Grief and mental health

I originally wrote this blog in November 2014, 5 months after my dad had died. I was shocked at the level of despair I was experiencing and so felt unable to share my thoughts at that time. Now, on the eve of the anniversary of my dad’s death and to celebrate Mental Health Awareness Week, I have decided to release this blog to help others who are feeling as I did to know they are not alone and that, with time, hope returns.

5stagesI lost my dad on 6th June 2014. He had been ill for a long time but he always recovered and came home from hospital, and I think I fooled myself into thinking that he always would. This meant that I was not really prepared for the impact of his passing.

On the face of it, I was the same. I came to work the day he died and every day after, apart from the day of his funeral. Work is who I am and the only thing I knew how to do in the midst of all that fog and confusion was to get out of bed and go to work. My dad went to work when his mum died, and I did the same.

Now, though, nearly 6 months later, the fog has cleared and the confusion has gone. I am left with the reality of his passing and the need to make decisions about how I choose to manage the grief his death has left me with.

So on 18th November I went to counselling to talk about my feelings to a perfect stranger who I hoped would help me find some answers about what I was feeling, enabling me move through the grief cycle to acceptance and, hopefully, renewal.

At first I didn’t know that I was on a pre-destined journey of grief – a journey many millions have been on before me, just as millions more will experience it long after I too have gone. I was interested in knowing that people had worked out the five stages of the cycle and had named and described them in full. I wanted to know where I was currently at and where I would go next before acceptance became my norm.

I could relate to the shock and denial stages. I really had believed my dad was there with me weeks after his death, when fact and rational thought gave lie to this fancy. I knew that I was in deep despair and was experiencing episodes of depression that I couldn’t control, and didn’t really want to. The anger and guilt stage, however, were alien to me. I did not think I had been angry (others may wish to disagree) and I certainly felt no guilt.

I loved my dad and had shown that love in every way possible whilst he was alive. I took him on holiday every year for nearly 20 years. I kissed him and told him I loved him every time I saw him for the last two years of his life. I took care of his practical and personal needs with the rest of my family with a glad heart and no feelings of resentment. I laughed with him and made him laugh. In fact, it is because I have no guilt about what I did or did not do during his life that the pain of his loss has been magnified so much – he was not just my dad, he was also my best friend.
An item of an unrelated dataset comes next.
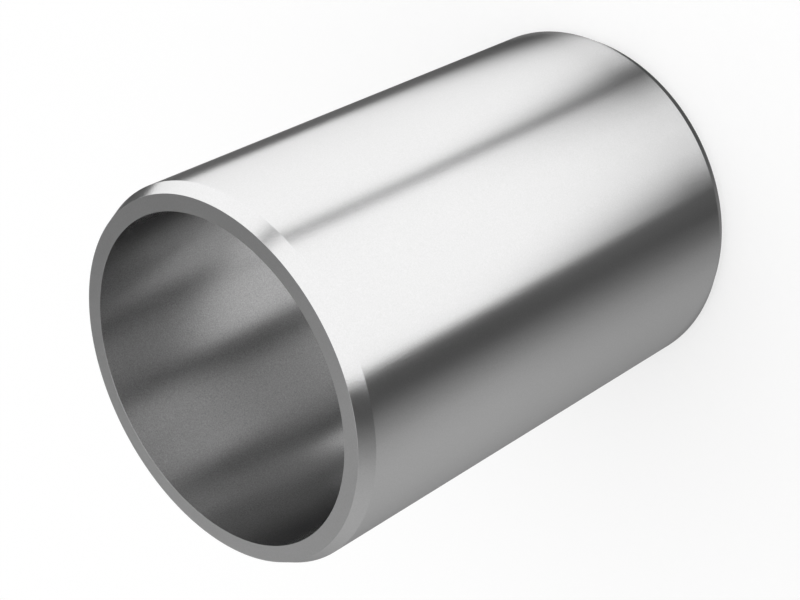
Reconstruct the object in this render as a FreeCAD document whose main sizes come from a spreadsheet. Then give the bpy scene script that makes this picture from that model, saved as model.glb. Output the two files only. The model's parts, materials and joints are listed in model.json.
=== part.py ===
# Thrust pin: a thin-walled steel sleeve, turned and bored from one bar, with a lead-in chamfer at each end.
# It stands on one end face, with +Z up along its axis and the origin at the middle of that face.
import FreeCAD, Part
import math
import os
import Sketcher

NODE = "thrust_pin"

# Driving sizes in millimetres.
SIZES = {
    "outer_diameter": 18.0,  # across the ground outside
    "wall_thickness": 1.15,  # from the ground outside to the bore
    "pin_length": 26.0,  # from end face to end face
    "lead_run": 0.7,  # length of each lead-in chamfer along the axis
    "lead_depth": 0.35,  # step of each lead-in chamfer, from the outside in to the end face
}

doc = FreeCAD.newDocument(NODE)

sheet = doc.addObject("Spreadsheet::Sheet", "Sizes")
for row, (alias, millimetres) in enumerate(SIZES.items(), start=1):
    sheet.set(f"A{row}", alias)
    sheet.set(f"B{row}", str(millimetres))
    sheet.setAlias(f"B{row}", alias)
doc.recompute()


def origin_plane(body, role):
    """The body's own origin plane with this role."""
    return next(feature for feature in body.Origin.OriginFeatures if feature.Role == role)


def new_sketch(body, name, role):
    """An empty sketch on one of the body's origin planes."""
    sketch = body.newObject("Sketcher::SketchObject", name)
    sketch.AttachmentSupport = (origin_plane(body, role), [""])
    sketch.MapMode = "FlatFace"
    return sketch


def add_dimension(sketch, name, constraint, expression):
    """A named sketch dimension that follows the sheet."""
    index = sketch.addConstraint(constraint)
    sketch.renameConstraint(index, name)
    sketch.setExpression(f"Constraints.{name}", expression)


def sketch_outside_section(body):
    """Half of the lengthwise section of the bar: both end faces, both chamfers and the ground outside.

    The section lies in the XZ plane, with the radius along the sketch's X and the axis along its Y.
    """
    section = new_sketch(body, "OutsideSection", "XZ_Plane")
    outer_radius = sheet.outer_diameter / 2
    face_radius = outer_radius - sheet.lead_depth
    corners = [
        FreeCAD.Vector(0, 0),
        FreeCAD.Vector(face_radius, 0),
        FreeCAD.Vector(outer_radius, sheet.lead_run),
        FreeCAD.Vector(outer_radius, sheet.pin_length - sheet.lead_run),
        FreeCAD.Vector(face_radius, sheet.pin_length),
        FreeCAD.Vector(0, sheet.pin_length),
    ]
    lines = [Part.LineSegment(here, there) for here, there in zip(corners, corners[1:] + corners[:1])]
    lower_face, lower_lead, outside, upper_lead, upper_face, axis = section.addGeometry(lines)

    start, end = 1, 2  # the two ends of a sketch line
    sketch_origin = (-1, 1)
    loop = [lower_face, lower_lead, outside, upper_lead, upper_face, axis]
    for line, following in zip(loop, loop[1:] + loop[:1]):
        section.addConstraint(Sketcher.Constraint("Coincident", line, end, following, start))
    section.addConstraint(Sketcher.Constraint("Coincident", lower_face, start, *sketch_origin))
    for face in (lower_face, upper_face):
        section.addConstraint(Sketcher.Constraint("Horizontal", face))
    for upright in (outside, axis):
        section.addConstraint(Sketcher.Constraint("Vertical", upright))

    add_dimension(
        section,
        "outer_radius",
        Sketcher.Constraint("DistanceX", *sketch_origin, outside, start, outer_radius),
        "Sizes.outer_diameter / 2",
    )
    add_dimension(
        section,
        "pin_length",
        Sketcher.Constraint("DistanceY", axis, end, axis, start, sheet.pin_length),
        "Sizes.pin_length",
    )
    for name, lead, tip, foot in (("lower", lower_lead, start, end), ("upper", upper_lead, end, start)):
        add_dimension(
            section,
            f"{name}_lead_depth",
            Sketcher.Constraint("DistanceX", lead, tip, lead, foot, sheet.lead_depth),
            "Sizes.lead_depth",
        )
        add_dimension(
            section,
            f"{name}_lead_run",
            Sketcher.Constraint("DistanceY", lead, start, lead, end, sheet.lead_run),
            "Sizes.lead_run",
        )
    return section


def turn_outside(body):
    """The solid bar, turned to its outside diameter, faced to length and chamfered at both ends."""
    section = sketch_outside_section(body)
    turned = body.newObject("PartDesign::Revolution", "TurnedOutside")
    turned.Profile = section
    turned.ReferenceAxis = (section, ["V_Axis"])
    turned.Angle = 360.0
    doc.recompute()
    return turned


def drill_bore(body):
    """The plain bore, from one end face through to the other, with no chamfer inside."""
    circle = new_sketch(body, "BoreCircle", "XY_Plane")
    bore_radius = sheet.outer_diameter / 2 - sheet.wall_thickness
    wall = circle.addGeometry(Part.Circle(FreeCAD.Vector(), FreeCAD.Vector(0, 0, 1), bore_radius))
    circle.addConstraint(Sketcher.Constraint("Coincident", wall, 3, -1, 1))
    add_dimension(
        circle,
        "bore_diameter",
        Sketcher.Constraint("Diameter", wall, bore_radius * 2),
        "Sizes.outer_diameter - 2 * Sizes.wall_thickness",
    )
    bore = body.newObject("PartDesign::Pocket", "Bore")
    bore.Profile = circle
    bore.Type = "ThroughAll"
    bore.Reversed = True  # up into the bar, which stands above the sketch
    doc.recompute()
    return bore


pin = doc.addObject("PartDesign::Body", "ThrustPin")
pin.Label = NODE
bar = turn_outside(pin)
bore = drill_bore(pin)
pin.Placement = FreeCAD.Placement()
doc.recompute()

for item in doc.Objects:
    if "Invalid" in item.State or "Error" in item.State:
        raise RuntimeError(f"{item.Label} did not compute: {item.State}")
if pin.Shape.isNull() or not pin.Shape.isValid() or len(pin.Shape.Solids) != 1:
    raise RuntimeError("the pin is not one valid solid")

bore_diameter = sheet.outer_diameter - 2 * sheet.wall_thickness
bored_out = math.pi / 4 * bore_diameter**2 * sheet.pin_length
if not math.isclose(bar.Shape.Volume - bore.Shape.Volume, bored_out, rel_tol=1e-6):
    raise RuntimeError("the bore does not go through the bar")

os.makedirs("parts", exist_ok=True)
pin.Shape.exportStep(f"parts/{NODE}.step")
box = pin.Shape.BoundBox
print(f"{NODE}: {box.XLength:.3f} x {box.YLength:.3f} x {box.ZLength:.3f} mm, {pin.Shape.Volume:.2f} mm3")
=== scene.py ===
# Thrust pin: a thin-walled steel sleeve with a lead-in chamfer at each end, standing on a pale studio floor
import json
import math

import bmesh
import bpy
from mathutils import Matrix, Vector


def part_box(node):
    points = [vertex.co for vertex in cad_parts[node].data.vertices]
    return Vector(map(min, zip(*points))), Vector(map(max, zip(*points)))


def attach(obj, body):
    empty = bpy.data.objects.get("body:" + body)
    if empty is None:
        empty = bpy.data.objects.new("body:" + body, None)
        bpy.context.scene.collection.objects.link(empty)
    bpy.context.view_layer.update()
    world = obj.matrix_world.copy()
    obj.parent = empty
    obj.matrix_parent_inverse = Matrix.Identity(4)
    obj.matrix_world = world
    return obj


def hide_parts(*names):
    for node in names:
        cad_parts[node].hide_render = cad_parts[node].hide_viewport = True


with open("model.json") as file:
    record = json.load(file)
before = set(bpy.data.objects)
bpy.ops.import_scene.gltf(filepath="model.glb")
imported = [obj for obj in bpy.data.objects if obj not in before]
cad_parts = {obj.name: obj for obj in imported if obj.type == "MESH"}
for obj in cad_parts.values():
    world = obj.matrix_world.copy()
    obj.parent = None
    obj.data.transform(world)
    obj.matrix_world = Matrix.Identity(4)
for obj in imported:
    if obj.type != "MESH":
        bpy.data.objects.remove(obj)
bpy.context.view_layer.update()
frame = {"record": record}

scene = bpy.context.scene
scene.view_settings.view_transform = "Standard"
mm = 0.001
up = Vector((0, 0, 1))
fullTurn = 360  # degrees
roundSteps = 96  # sides of each round shape in the studio


def mountSize(name, key):
    mount = next(entry for entry in frame["record"]["mounts"] if entry["name"] == name)
    return mount["dims"][key] * mm


def heading(degrees):  # level direction, 0 towards the camera and 90 towards +X
    angle = math.radians(degrees)
    return Vector((math.sin(angle), -math.cos(angle), 0))


def addObject(name, shape, *materials):
    mesh = bpy.data.meshes.new(name)
    shape.to_mesh(mesh)
    shape.free()
    for material in materials:
        mesh.materials.append(material)
    thing = bpy.data.objects.new(name, mesh)
    scene.collection.objects.link(thing)
    return thing


# Node helpers
def newMaterial(name):
    material = bpy.data.materials.new(name)
    material.use_nodes = True
    material.node_tree.nodes.clear()
    return material, material.node_tree


def addNode(tree, kind, inputs=None, **settings):
    node = tree.nodes.new(kind)
    for key, value in settings.items():
        setattr(node, key, value)
    for socket, value in (inputs or {}).items():
        if isinstance(value, bpy.types.NodeSocket):
            tree.links.new(value, node.inputs[socket])
        else:
            node.inputs[socket].default_value = value
    return node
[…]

So acceptance of my loss may be a long time coming. I understand a bit better now what to expect on this terrible journey, but I have a lot more grieving to do yet before I am ready to move on. In order to accept that my dad will not be coming home to us, I need to first accept the pain of his passing, choose to honour him through that process of grief and despair and, in the end, remember him with love, smiles and gratitude for the gift of love that he gave to me. Thanks, Dad.